Un an plus tard, Mme Merkel est toujours au pouvoir, mais son slogan de campagne bute sur une réalité de plus en plus inquiétante, dont Chemnitz (Saxe) est aujourd’hui le symbole. Proche de la frontière tchèque, cette ville de 240 000 habitants fait la « une » de l’actualité depuis le meurtre, dimanche 26 août, d’un Allemand de 35 ans. Un crime dont sont soupçonnés deux réfugiés d’une vingtaine d’années, un Syrien et un Irakien, et à la suite duquel l’extrême droite a organisé d’importantes manifestations jalonnées de saluts hitlériens et d’agressions à l’encontre de personnes d’origine étrangère. Des manifestations dont l’ampleur a été largement sous-estimée par les autorités et que la police n’a pas su encadrer, au risque de donner le sentiment d’être dépassée par les événements.

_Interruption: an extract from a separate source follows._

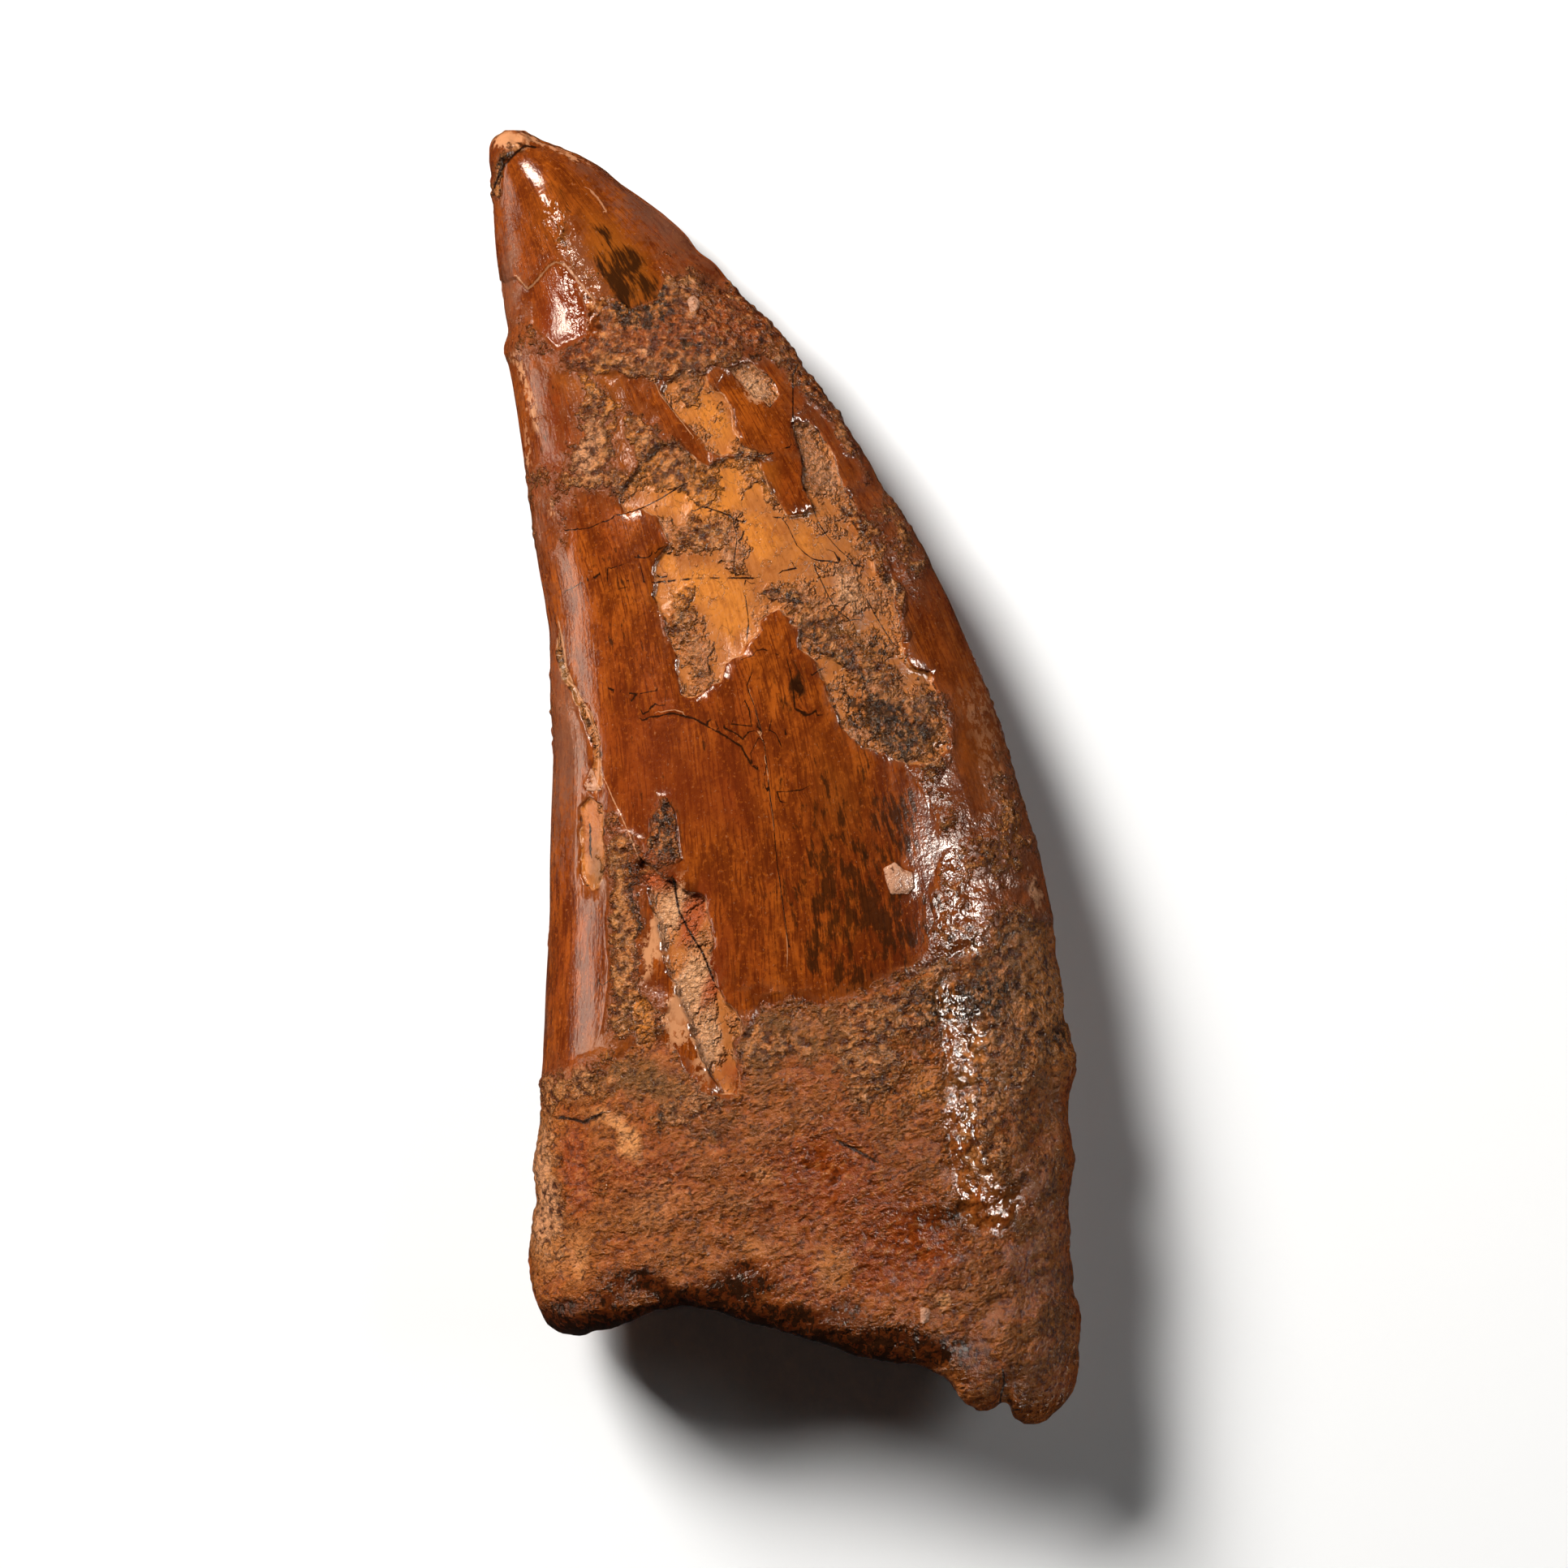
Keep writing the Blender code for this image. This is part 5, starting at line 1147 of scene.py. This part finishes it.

Dans cette région de l’ex-Allemagne de l’Est, de telles démonstrations de force de la part de groupuscules d’extrême droite ne sont pas nouvelles. Plus préoccupant encore est le fait que ceux-ci aient été rejoints et soutenus par le parti d’extrême droite Alternative pour l’Allemagne (AfD). Un parti qui, aux élections législatives de 2017, a remporté une centaine de sièges au Bundestag. Un parti alors arrivé en tête dans la Saxe. Un parti, enfin, dont l’un des députés, Markus Frohnmaier, bien loin de condamner les débordements de Chemnitz, les a, au contraire, légitimés. « Quand l’Etat ne peut plus protéger les citoyens, les gens vont dans la rue et se protègent eux-mêmes. C’est aussi simple que cela. Aujourd’hui, c’est un devoir citoyen que d’aller dans la rue pour faire barrage à cette immigration qui répand la mort à coups de couteau. »

Agir vite

L’AfD, aujourd’hui, semble loin du pouvoir. Dans les sondages, elle n’en est pas moins créditée de plus de 20 % des voix dans trois Länder de l’ex-Allemagne de l’Est où auront lieu des élections régionales d’ici tout juste un an. Or, face à la poussée de ce parti présent au Parlement mais qui n’hésite pas à déstabiliser les institutions démocratiques en appelant à descendre dans la rue et à faire triompher la force sur le droit, aucune figure ne semble aujourd’hui en mesure de s’imposer. Au pouvoir depuis treize ans, Mme Merkel n’est pas parvenue à enrayer sa poussée, au contraire. De leur côté, les sociaux-démocrates sont inaudibles, anémiés, à court d’idées et de leaders pour assurer une relève et incarner une alternative.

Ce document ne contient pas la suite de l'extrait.